Extract every entry word for word.
[start of Entries supplied]
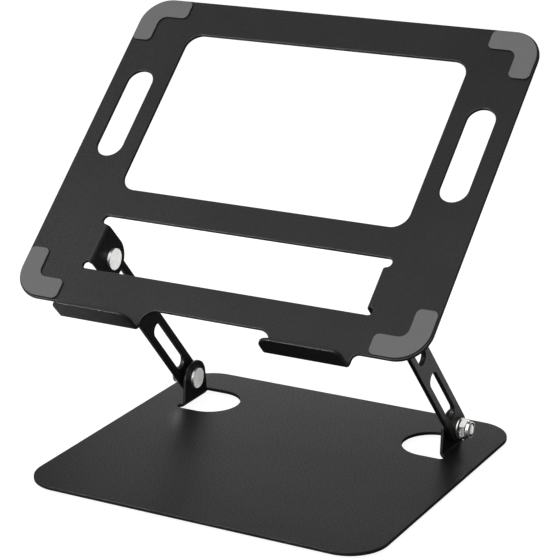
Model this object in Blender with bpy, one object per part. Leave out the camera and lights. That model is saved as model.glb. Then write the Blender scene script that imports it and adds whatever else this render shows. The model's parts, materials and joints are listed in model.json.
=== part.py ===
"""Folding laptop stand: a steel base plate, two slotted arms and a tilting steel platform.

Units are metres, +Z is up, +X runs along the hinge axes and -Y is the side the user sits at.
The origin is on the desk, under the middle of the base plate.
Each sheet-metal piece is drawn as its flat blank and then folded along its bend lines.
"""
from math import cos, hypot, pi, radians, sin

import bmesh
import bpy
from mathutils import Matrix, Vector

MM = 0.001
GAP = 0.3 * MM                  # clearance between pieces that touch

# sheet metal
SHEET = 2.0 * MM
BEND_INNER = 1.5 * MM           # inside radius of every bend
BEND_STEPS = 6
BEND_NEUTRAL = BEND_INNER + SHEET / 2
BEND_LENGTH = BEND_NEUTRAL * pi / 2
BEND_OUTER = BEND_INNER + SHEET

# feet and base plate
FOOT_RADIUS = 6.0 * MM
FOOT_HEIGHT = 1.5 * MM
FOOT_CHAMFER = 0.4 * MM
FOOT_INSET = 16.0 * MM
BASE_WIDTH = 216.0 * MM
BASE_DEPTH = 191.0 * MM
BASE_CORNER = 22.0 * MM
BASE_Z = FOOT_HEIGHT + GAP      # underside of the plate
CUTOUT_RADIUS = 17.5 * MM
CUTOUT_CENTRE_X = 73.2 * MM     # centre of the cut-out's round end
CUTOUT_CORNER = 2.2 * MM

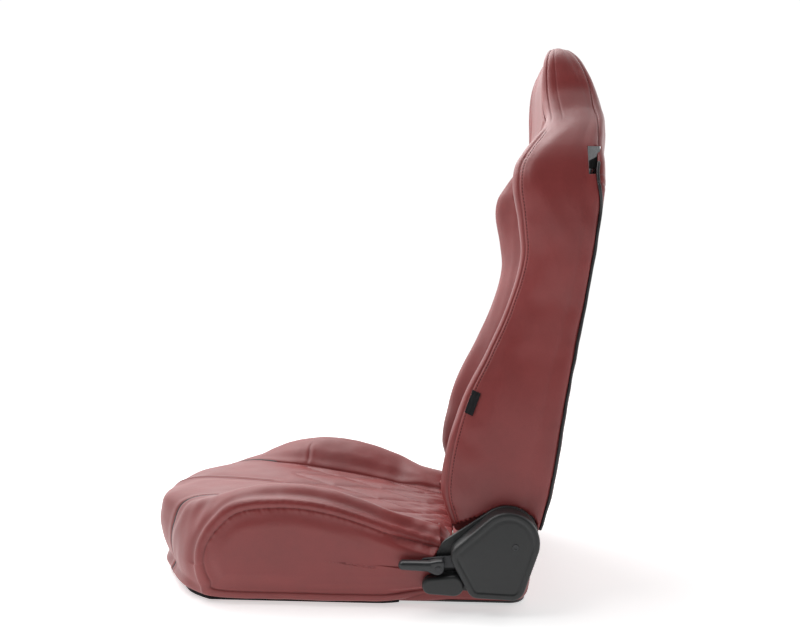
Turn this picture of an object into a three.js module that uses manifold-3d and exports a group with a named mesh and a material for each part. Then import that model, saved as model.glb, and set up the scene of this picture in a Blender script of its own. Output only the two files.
[end of Entries supplied]
→ Exercise output
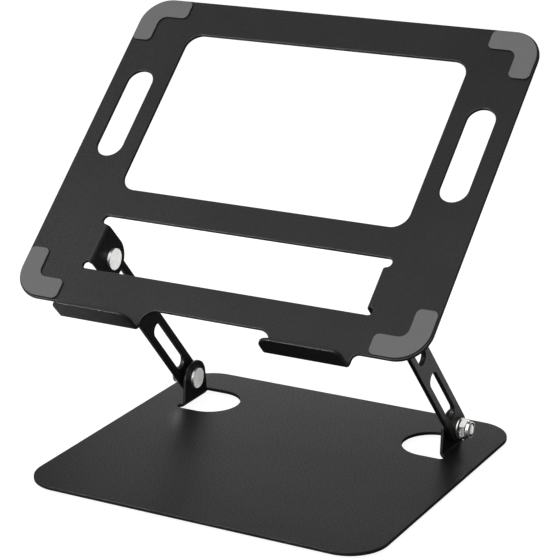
Model this object in Blender with bpy, one object per part. Leave out the camera and lights. That model is saved as model.glb. Then write the Blender scene script that imports it and adds whatever else this render shows. The model's parts, materials and joints are listed in model.json.
=== part.py ===
"""Folding laptop stand: a steel base plate, two slotted arms and a tilting steel platform.

Units are metres, +Z is up, +X runs along the hinge axes and -Y is the side the user sits at.
The origin is on the desk, under the middle of the base plate.
Each sheet-metal piece is drawn as its flat blank and then folded along its bend lines.
"""
from math import cos, hypot, pi, radians, sin

import bmesh
import bpy
from mathutils import Matrix, Vector

MM = 0.001
GAP = 0.3 * MM                  # clearance between pieces that touch

# sheet metal
SHEET = 2.0 * MM
BEND_INNER = 1.5 * MM           # inside radius of every bend
BEND_STEPS = 6
BEND_NEUTRAL = BEND_INNER + SHEET / 2
BEND_LENGTH = BEND_NEUTRAL * pi / 2
BEND_OUTER = BEND_INNER + SHEET

# feet and base plate
FOOT_RADIUS = 6.0 * MM
FOOT_HEIGHT = 1.5 * MM
FOOT_CHAMFER = 0.4 * MM
FOOT_INSET = 16.0 * MM
BASE_WIDTH = 216.0 * MM
BASE_DEPTH = 191.0 * MM
BASE_CORNER = 22.0 * MM
BASE_Z = FOOT_HEIGHT + GAP      # underside of the plate
CUTOUT_RADIUS = 17.5 * MM
CUTOUT_CENTRE_X = 73.2 * MM     # centre of the cut-out's round end
CUTOUT_CORNER = 2.2 * MM

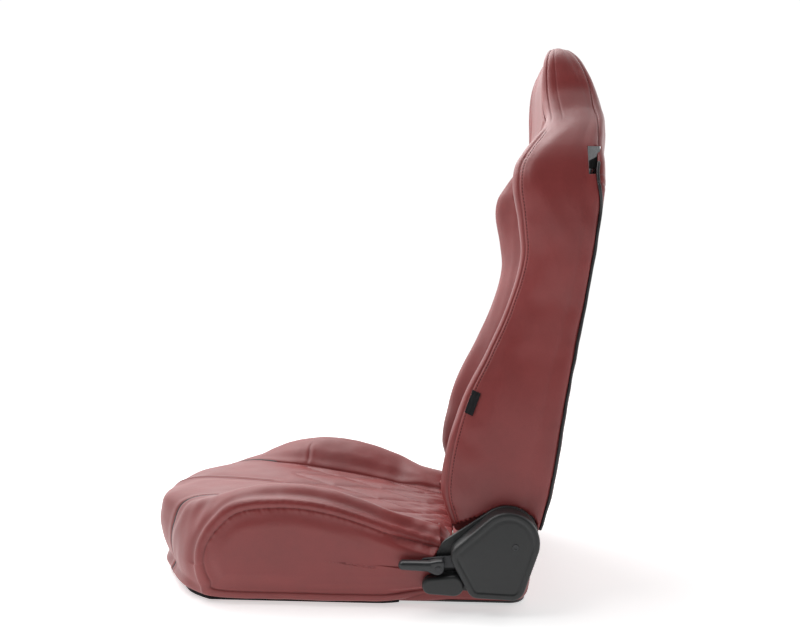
Turn this picture of an object into a three.js module that uses manifold-3d and exports a group with a named mesh and a material for each part. Then import that model, saved as model.glb, and set up the scene of this picture in a Blender script of its own. Output only the two files.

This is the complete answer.